- Born: 1718 Bustelo, Chaves, Portugal
- Died: c. 1791 Recife, Brazil
- Occupations: Merchant, rancher
- Spouse: Joana Maria de Deus Correia Pinto
- Children: 14, including Gervásio, José, Joaquim, João de Deus and Domingos
- Parents: Domingos Pires Ferreira (father); Domingas Gonçalves Ferreira (mother);
- Family: Pires Ferreira

= Domingos Pires Ferreira (merchant) =

Portuguese merchant, born 1718

Domingos Pires Ferreira (1718 – c. 1791) was a Portuguese merchant who lived in Colonial Brazil. He was very rich and influential at his time, and responsible for the instauration of the Pires Ferreira family in Brazil.

== Early life ==
Domingos Pires Ferreira was born in 1718 on Bustelo, freguesia of Santa Maria Madalena da Vila da Ponte, comarca of Chaves, province of Trás-os-Montes, Portugal. He was the son of the farmer Domingos Pires Ferreira, nicknamed Penedo, and Domingas Gonçalves Ferreira.

In 1725, Domingos moved to Recife, Pernambuco, Brazil, and lived with his uncle, the merchant Manuel Alves Ferreira.

== Career ==
By 1745, he was already one of the richest men from Recife. Amongst the roles he has partaken, was as elected member of the Corpo do Comércio in 1764, 1769, 1774 and 1781, inspector for the businessmen, storekeeper for Fazenda Real in 22 December 1767 and municipal official for Recife in 1771.

Domingos also started the cattle industry and bought lands in Parnaíba, Piauí.

In 1761, João da Costa Monteiro Júnior won the election as the Director of the Companhia Geral de Comércio de Pernambuco e Paraíba against Luís Ferreira de Moura, but the election was deemed as fraudulent due several reasons. Amongst the reasons, 18 merchants, including Domingos, alleged that they had not been told about the election.

==Personal life==
Domingos married Joana Maria de Deus Correia Pinto on 5 February 1748. She was the daughter of the merchant Captain Antonio Correia Pinto and Leandra da Costa Lima.
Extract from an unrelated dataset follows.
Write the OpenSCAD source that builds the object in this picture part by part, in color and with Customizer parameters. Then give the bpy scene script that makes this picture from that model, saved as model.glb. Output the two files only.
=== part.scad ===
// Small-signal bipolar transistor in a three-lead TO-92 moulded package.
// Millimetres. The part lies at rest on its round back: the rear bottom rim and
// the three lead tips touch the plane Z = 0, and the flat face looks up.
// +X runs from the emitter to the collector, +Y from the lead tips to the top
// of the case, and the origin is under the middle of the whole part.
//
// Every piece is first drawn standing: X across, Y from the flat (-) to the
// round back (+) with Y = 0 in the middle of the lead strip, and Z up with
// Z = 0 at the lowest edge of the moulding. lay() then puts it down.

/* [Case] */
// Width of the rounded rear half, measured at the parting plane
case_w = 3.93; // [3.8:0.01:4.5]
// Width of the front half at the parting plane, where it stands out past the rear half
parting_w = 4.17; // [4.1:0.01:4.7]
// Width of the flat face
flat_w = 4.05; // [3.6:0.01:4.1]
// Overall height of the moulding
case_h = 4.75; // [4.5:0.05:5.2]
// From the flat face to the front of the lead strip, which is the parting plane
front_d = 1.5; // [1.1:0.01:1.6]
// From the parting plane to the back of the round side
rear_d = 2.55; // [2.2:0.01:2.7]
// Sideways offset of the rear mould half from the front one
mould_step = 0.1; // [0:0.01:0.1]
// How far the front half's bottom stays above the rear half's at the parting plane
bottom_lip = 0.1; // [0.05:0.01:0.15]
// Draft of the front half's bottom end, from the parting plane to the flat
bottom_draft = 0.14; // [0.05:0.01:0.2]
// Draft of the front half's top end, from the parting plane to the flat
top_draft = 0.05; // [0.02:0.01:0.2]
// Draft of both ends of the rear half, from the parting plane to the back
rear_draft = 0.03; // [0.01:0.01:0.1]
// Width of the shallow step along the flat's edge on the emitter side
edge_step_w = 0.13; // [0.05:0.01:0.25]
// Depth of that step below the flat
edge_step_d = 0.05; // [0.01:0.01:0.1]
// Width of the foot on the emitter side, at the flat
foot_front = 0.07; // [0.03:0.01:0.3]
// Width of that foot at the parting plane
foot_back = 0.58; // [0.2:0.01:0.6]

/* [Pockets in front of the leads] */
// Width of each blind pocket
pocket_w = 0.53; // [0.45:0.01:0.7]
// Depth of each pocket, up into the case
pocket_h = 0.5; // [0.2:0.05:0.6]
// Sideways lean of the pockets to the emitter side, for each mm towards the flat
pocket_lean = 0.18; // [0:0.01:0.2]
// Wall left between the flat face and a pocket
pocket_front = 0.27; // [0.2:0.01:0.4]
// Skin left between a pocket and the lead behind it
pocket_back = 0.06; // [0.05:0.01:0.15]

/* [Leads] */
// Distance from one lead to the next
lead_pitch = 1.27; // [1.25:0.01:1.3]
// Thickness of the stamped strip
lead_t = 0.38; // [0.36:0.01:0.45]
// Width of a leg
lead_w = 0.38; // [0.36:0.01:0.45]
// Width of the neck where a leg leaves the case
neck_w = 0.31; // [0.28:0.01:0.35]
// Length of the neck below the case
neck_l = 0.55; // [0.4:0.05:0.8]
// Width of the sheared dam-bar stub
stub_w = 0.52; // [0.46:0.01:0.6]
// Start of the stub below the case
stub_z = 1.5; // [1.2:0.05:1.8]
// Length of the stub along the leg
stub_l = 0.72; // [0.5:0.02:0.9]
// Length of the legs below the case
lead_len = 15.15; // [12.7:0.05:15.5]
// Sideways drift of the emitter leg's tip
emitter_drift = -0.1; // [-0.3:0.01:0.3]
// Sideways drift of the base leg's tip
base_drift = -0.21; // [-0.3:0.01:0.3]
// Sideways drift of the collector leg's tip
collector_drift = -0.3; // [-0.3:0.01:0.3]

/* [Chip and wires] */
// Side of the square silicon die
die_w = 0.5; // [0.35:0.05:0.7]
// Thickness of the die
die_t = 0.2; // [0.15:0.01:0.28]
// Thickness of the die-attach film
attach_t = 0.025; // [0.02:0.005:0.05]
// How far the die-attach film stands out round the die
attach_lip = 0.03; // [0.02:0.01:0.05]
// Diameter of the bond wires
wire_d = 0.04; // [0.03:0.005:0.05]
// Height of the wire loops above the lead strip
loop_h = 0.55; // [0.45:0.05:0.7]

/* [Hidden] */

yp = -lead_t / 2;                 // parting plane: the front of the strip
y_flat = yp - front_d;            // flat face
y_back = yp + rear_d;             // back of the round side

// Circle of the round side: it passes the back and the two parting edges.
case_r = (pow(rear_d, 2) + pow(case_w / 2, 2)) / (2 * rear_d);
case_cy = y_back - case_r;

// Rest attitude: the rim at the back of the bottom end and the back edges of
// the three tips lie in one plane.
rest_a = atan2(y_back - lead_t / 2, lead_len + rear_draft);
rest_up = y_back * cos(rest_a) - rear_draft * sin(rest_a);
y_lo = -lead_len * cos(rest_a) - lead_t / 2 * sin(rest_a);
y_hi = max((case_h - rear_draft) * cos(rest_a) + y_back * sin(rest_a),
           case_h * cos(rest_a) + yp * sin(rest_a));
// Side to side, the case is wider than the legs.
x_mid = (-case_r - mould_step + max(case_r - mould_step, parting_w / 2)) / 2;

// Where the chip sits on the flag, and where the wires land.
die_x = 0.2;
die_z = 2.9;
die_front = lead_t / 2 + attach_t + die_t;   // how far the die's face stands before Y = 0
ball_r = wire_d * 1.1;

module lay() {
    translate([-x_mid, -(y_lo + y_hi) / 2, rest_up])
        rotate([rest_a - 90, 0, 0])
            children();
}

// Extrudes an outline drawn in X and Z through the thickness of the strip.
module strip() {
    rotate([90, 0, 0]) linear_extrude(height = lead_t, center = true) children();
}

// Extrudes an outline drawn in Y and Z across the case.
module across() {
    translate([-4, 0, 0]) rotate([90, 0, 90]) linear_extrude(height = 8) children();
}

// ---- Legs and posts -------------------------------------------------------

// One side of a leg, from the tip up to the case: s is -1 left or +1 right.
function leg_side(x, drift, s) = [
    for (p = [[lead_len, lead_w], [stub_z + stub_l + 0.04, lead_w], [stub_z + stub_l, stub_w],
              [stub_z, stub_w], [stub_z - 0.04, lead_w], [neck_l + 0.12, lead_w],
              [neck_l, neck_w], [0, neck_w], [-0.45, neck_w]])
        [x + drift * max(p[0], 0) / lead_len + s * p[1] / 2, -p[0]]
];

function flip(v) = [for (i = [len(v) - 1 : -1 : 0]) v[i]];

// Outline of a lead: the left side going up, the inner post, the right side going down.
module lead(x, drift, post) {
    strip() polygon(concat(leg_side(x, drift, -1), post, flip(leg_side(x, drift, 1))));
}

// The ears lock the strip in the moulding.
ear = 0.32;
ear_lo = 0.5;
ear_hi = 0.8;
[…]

They had 14 children; Antonio, Leandra, Caetana Maria de Deus, Domingos, Manoel, José, Anna Maria de Deus, João de Deus, Maria do Sacramento, Joaquim, Catharina Rita do Nascimento, Gervásio, Anna and João.

Domingos died in c. 1791.

==Titles==
Domingos was a member of Venerável Ordem III de São Francisco do Recife, Brother and Judge of the Irmandade do Santíssimo Sacramento de São Frei Pedro Gonçalves and a familiar of the Holy Office.